- Records for the task -
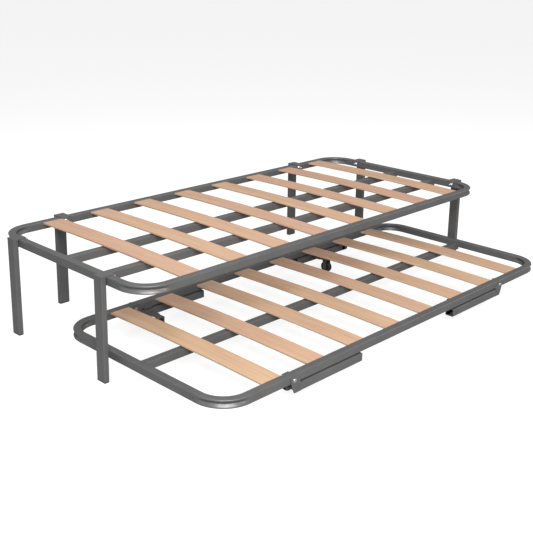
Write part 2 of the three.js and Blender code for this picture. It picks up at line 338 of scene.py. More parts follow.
# ---------------------------------------------------------- modelling by hand, in code
def pick(kind, test=lambda element: True):
    """In edit mode, selects just the EDGE or FACE elements that pass the test."""
    bpy.ops.mesh.select_mode(type=kind)
    bpy.ops.mesh.select_all(action="DESELECT")
    mesh = bpy.context.object.data
    bm = bmesh.from_edit_mesh(mesh)
    for element in bm.edges if kind == "EDGE" else bm.faces:
        if test(element):
            element.select_set(True)
    bm.select_flush_mode()
    bmesh.update_edit_mesh(mesh)


def middle(element):
    """The mean place of an edge's or a face's corners."""
    points = [v.co for v in element.verts]
    return sum(points, Vector()) / len(points)


def runs_along(axis):
    """A test for edges that lie along X, Y or Z."""

    def test(edge):
        way = edge.verts[1].co - edge.verts[0].co
        return way.length > 0 and abs(way.normalized()[axis]) > 0.99

    return test


def begin(name):
    """Names the primitive just added, puts its place in its mesh and opens it."""
    piece = bpy.context.object
    piece.name = piece.data.name = name
    bpy.ops.object.transform_apply(location=True, rotation=True, scale=True)
    bpy.ops.object.mode_set(mode="EDIT")
    return piece


def add_box(low, high):
    """Adds the box between two corners."""
    low, high = Vector(low), Vector(high)
    bpy.ops.mesh.primitive_cube_add(
        size=1, location=(low + high) / 2, scale=high - low
    )


def block(name, low, high):
    """Starts a piece as a box between two corners, open in edit mode."""
    bpy.ops.object.select_all(action="DESELECT")
    add_box(low, high)
    return begin(name)


def more_block(low, high):
    """Adds a box to the piece that is open, and leaves only the box selected."""
    bpy.ops.mesh.select_all(action="DESELECT")
    add_box(low, high)


def turned_to(axis):
    """The rotation that lays a cylinder along X, Y or Z."""
    return {"x": (0, QUARTER, 0), "y": (QUARTER, 0, 0), "z": (0, 0, 0)}[axis]


def rod(name, axis, radius, low, high, centre, sides=32):
    """Starts a round piece along an axis, or adds it to the open one if unnamed."""
    spot = Vector(centre)
    spot["xyz".index(axis)] = (low + high) / 2
    if name:
        bpy.ops.object.select_all(action="DESELECT")
    else:
        bpy.ops.mesh.select_all(action="DESELECT")
    bpy.ops.mesh.primitive_cylinder_add(
        vertices=sides,
        radius=radius,
        depth=high - low,
        location=spot,
        rotation=turned_to(axis),
    )
    return begin(name) if name else None


def soften(width, segments=2):
    """Bevels the selected edges."""
    bpy.ops.mesh.bevel(
        offset=width, segments=segments, affect="EDGES", clamp_overlap=True
    )


def close():
    """Goes back to object mode."""
    bpy.ops.object.mode_set(mode="OBJECT")


def only(piece):
    """Selects a piece and nothing else."""
    bpy.ops.object.select_all(action="DESELECT")
    piece.select_set(True)
    bpy.context.view_layer.objects.active = piece


def hardened(piece, name, kind, **settings):
    """Adds a modifier with its settings and applies it at once."""
    only(piece)
    step = piece.modifiers.new(name, kind)
    for key, value in settings.items():
        setattr(step, key, value)
    bpy.ops.object.modifier_apply(modifier=step.name)


def join(piece, other):
    """Makes another object part of a piece."""
    only(piece)
    other.select_set(True)
    bpy.ops.object.join()


def cut(piece, cutter):
    """Cuts one closed piece out of another and removes the cutter."""
    hardened(
        piece, "cut", "BOOLEAN", operation="DIFFERENCE", solver="EXACT", object=cutter
    )
    bpy.data.objects.remove(cutter)


def twin(piece, name, place):
    """A copy of a piece, with its own mesh, put in its place."""
    other = piece.copy()
    other.data = piece.data.copy()
    other.name = other.data.name = name
    bpy.context.scene.collection.objects.link(other)
    other.data.transform(place)
    if place.determinant() < 0:
        other.data.flip_normals()
    return other


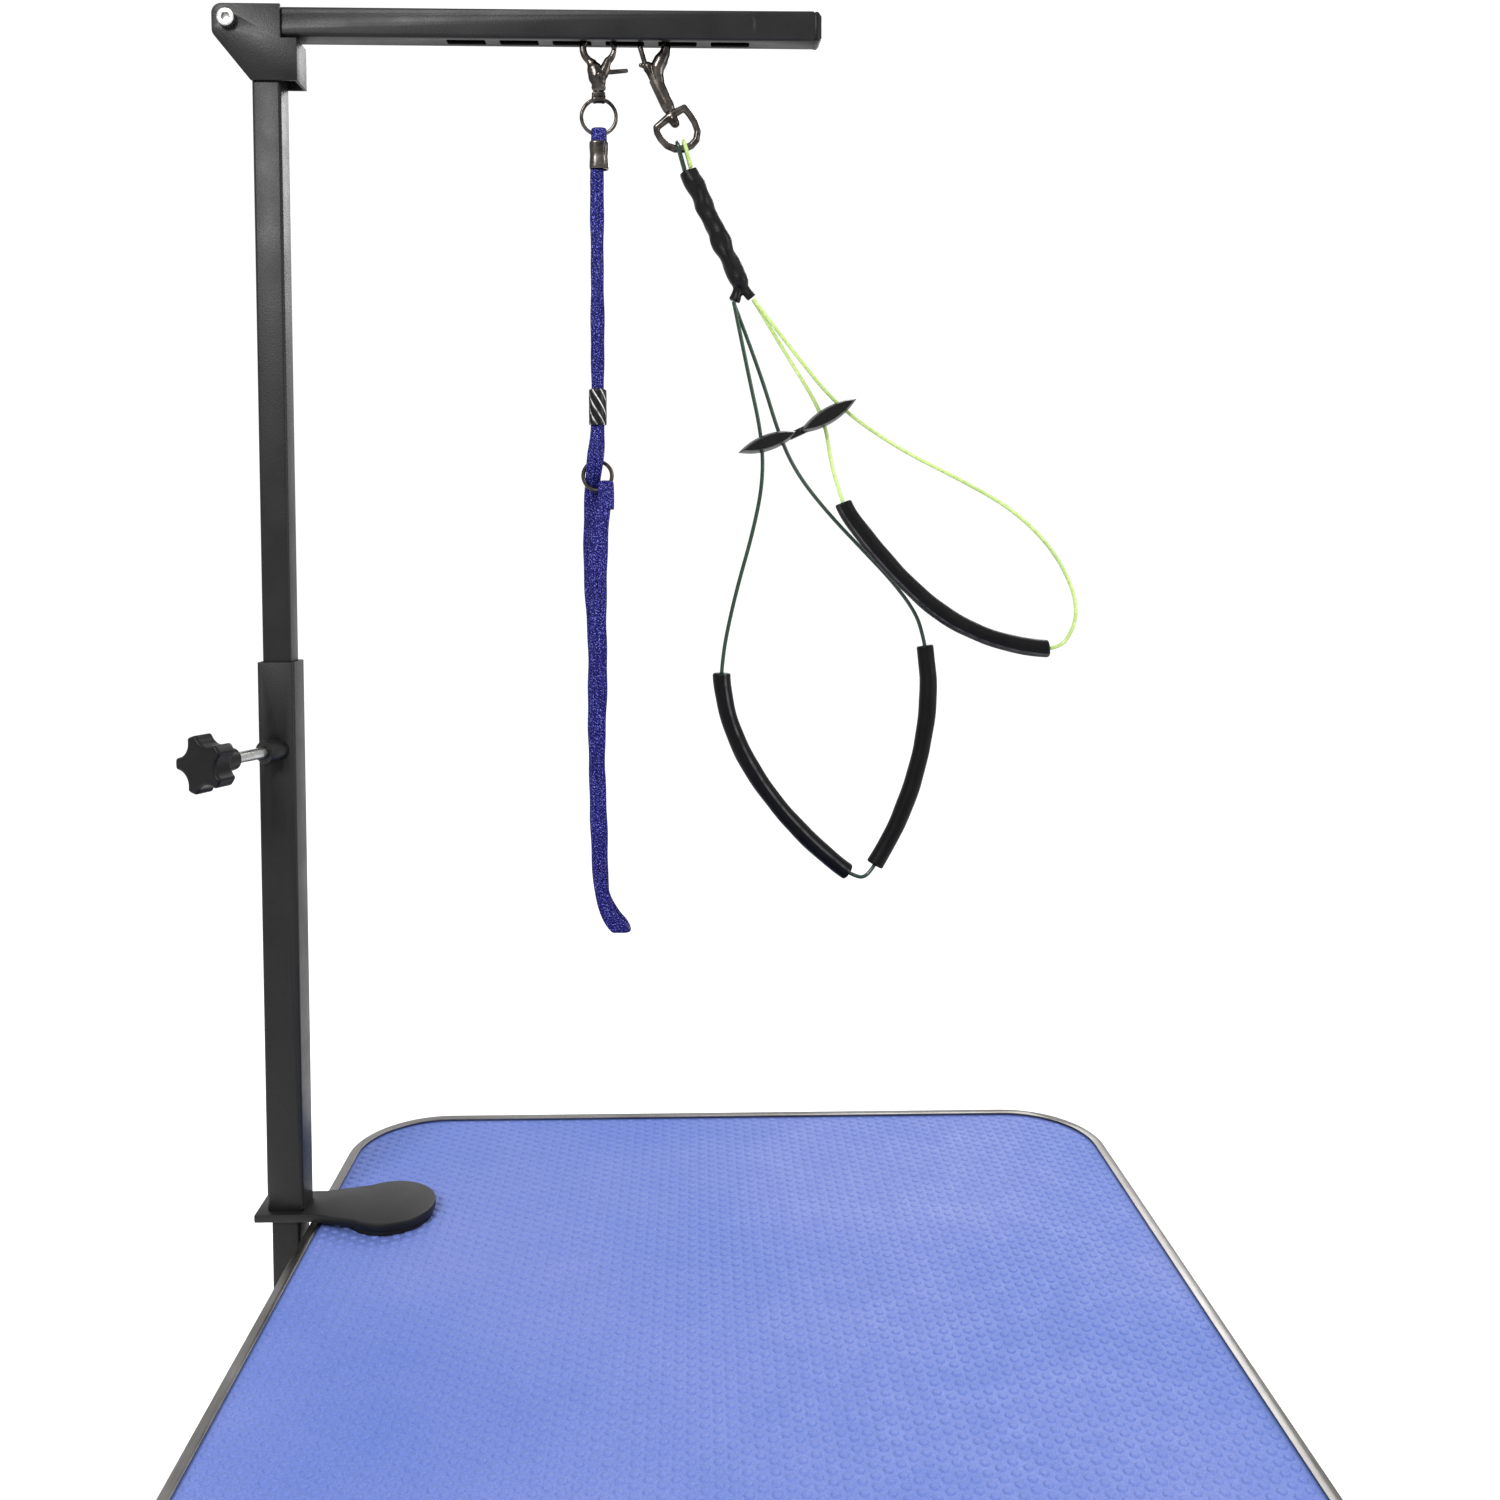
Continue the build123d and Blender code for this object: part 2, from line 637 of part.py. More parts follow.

- Task -
Using the entries above, please restate each one word for word.

- The solution -
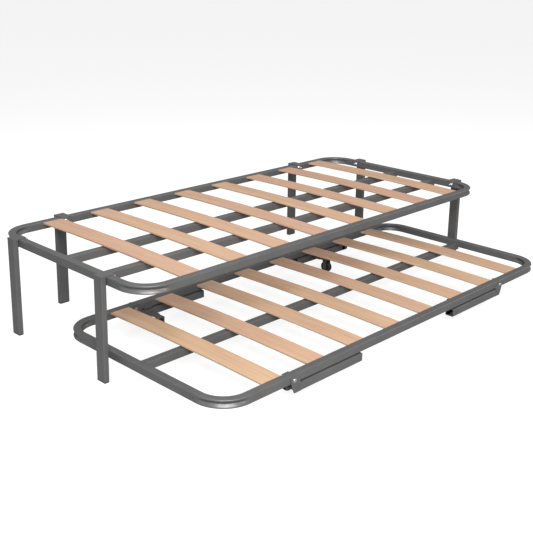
Write part 2 of the three.js and Blender code for this picture. It picks up at line 338 of scene.py. More parts follow.
# ---------------------------------------------------------- modelling by hand, in code
def pick(kind, test=lambda element: True):
    """In edit mode, selects just the EDGE or FACE elements that pass the test."""
    bpy.ops.mesh.select_mode(type=kind)
    bpy.ops.mesh.select_all(action="DESELECT")
    mesh = bpy.context.object.data
    bm = bmesh.from_edit_mesh(mesh)
    for element in bm.edges if kind == "EDGE" else bm.faces:
        if test(element):
            element.select_set(True)
    bm.select_flush_mode()
    bmesh.update_edit_mesh(mesh)


def middle(element):
    """The mean place of an edge's or a face's corners."""
    points = [v.co for v in element.verts]
    return sum(points, Vector()) / len(points)


def runs_along(axis):
    """A test for edges that lie along X, Y or Z."""

    def test(edge):
        way = edge.verts[1].co - edge.verts[0].co
        return way.length > 0 and abs(way.normalized()[axis]) > 0.99

    return test


def begin(name):
    """Names the primitive just added, puts its place in its mesh and opens it."""
    piece = bpy.context.object
    piece.name = piece.data.name = name
    bpy.ops.object.transform_apply(location=True, rotation=True, scale=True)
    bpy.ops.object.mode_set(mode="EDIT")
    return piece


def add_box(low, high):
    """Adds the box between two corners."""
    low, high = Vector(low), Vector(high)
    bpy.ops.mesh.primitive_cube_add(
        size=1, location=(low + high) / 2, scale=high - low
    )


def block(name, low, high):
    """Starts a piece as a box between two corners, open in edit mode."""
    bpy.ops.object.select_all(action="DESELECT")
    add_box(low, high)
    return begin(name)


def more_block(low, high):
    """Adds a box to the piece that is open, and leaves only the box selected."""
    bpy.ops.mesh.select_all(action="DESELECT")
    add_box(low, high)


def turned_to(axis):
    """The rotation that lays a cylinder along X, Y or Z."""
    return {"x": (0, QUARTER, 0), "y": (QUARTER, 0, 0), "z": (0, 0, 0)}[axis]


def rod(name, axis, radius, low, high, centre, sides=32):
    """Starts a round piece along an axis, or adds it to the open one if unnamed."""
    spot = Vector(centre)
    spot["xyz".index(axis)] = (low + high) / 2
    if name:
        bpy.ops.object.select_all(action="DESELECT")
    else:
        bpy.ops.mesh.select_all(action="DESELECT")
    bpy.ops.mesh.primitive_cylinder_add(
        vertices=sides,
        radius=radius,
        depth=high - low,
        location=spot,
        rotation=turned_to(axis),
    )
    return begin(name) if name else None


def soften(width, segments=2):
    """Bevels the selected edges."""
    bpy.ops.mesh.bevel(
        offset=width, segments=segments, affect="EDGES", clamp_overlap=True
    )


def close():
    """Goes back to object mode."""
    bpy.ops.object.mode_set(mode="OBJECT")


def only(piece):
    """Selects a piece and nothing else."""
    bpy.ops.object.select_all(action="DESELECT")
    piece.select_set(True)
    bpy.context.view_layer.objects.active = piece


def hardened(piece, name, kind, **settings):
    """Adds a modifier with its settings and applies it at once."""
    only(piece)
    step = piece.modifiers.new(name, kind)
    for key, value in settings.items():
        setattr(step, key, value)
    bpy.ops.object.modifier_apply(modifier=step.name)


def join(piece, other):
    """Makes another object part of a piece."""
    only(piece)
    other.select_set(True)
    bpy.ops.object.join()


def cut(piece, cutter):
    """Cuts one closed piece out of another and removes the cutter."""
    hardened(
        piece, "cut", "BOOLEAN", operation="DIFFERENCE", solver="EXACT", object=cutter
    )
    bpy.data.objects.remove(cutter)


def twin(piece, name, place):
    """A copy of a piece, with its own mesh, put in its place."""
    other = piece.copy()
    other.data = piece.data.copy()
    other.name = other.data.name = name
    bpy.context.scene.collection.objects.link(other)
    other.data.transform(place)
    if place.determinant() < 0:
        other.data.flip_normals()
    return other


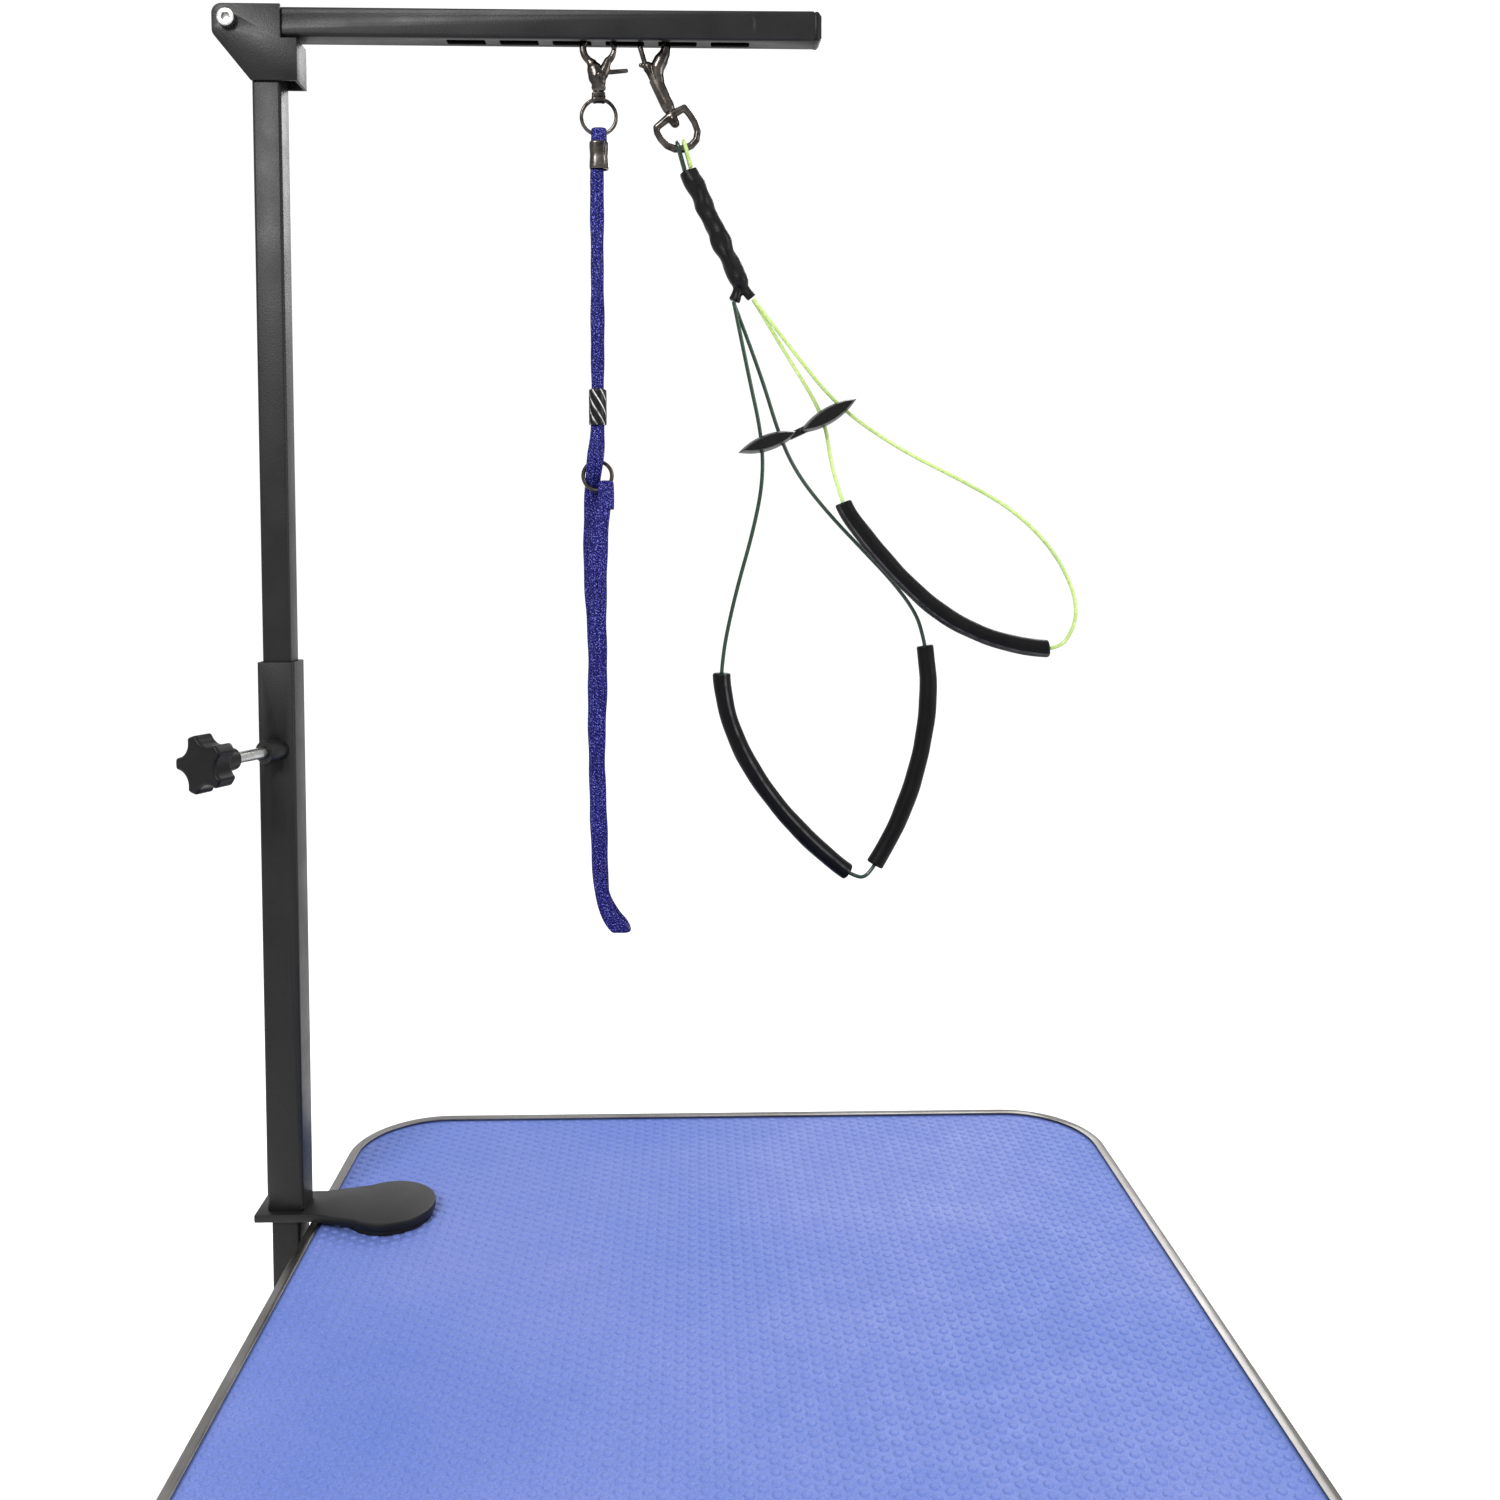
Continue the build123d and Blender code for this object: part 2, from line 637 of part.py. More parts follow.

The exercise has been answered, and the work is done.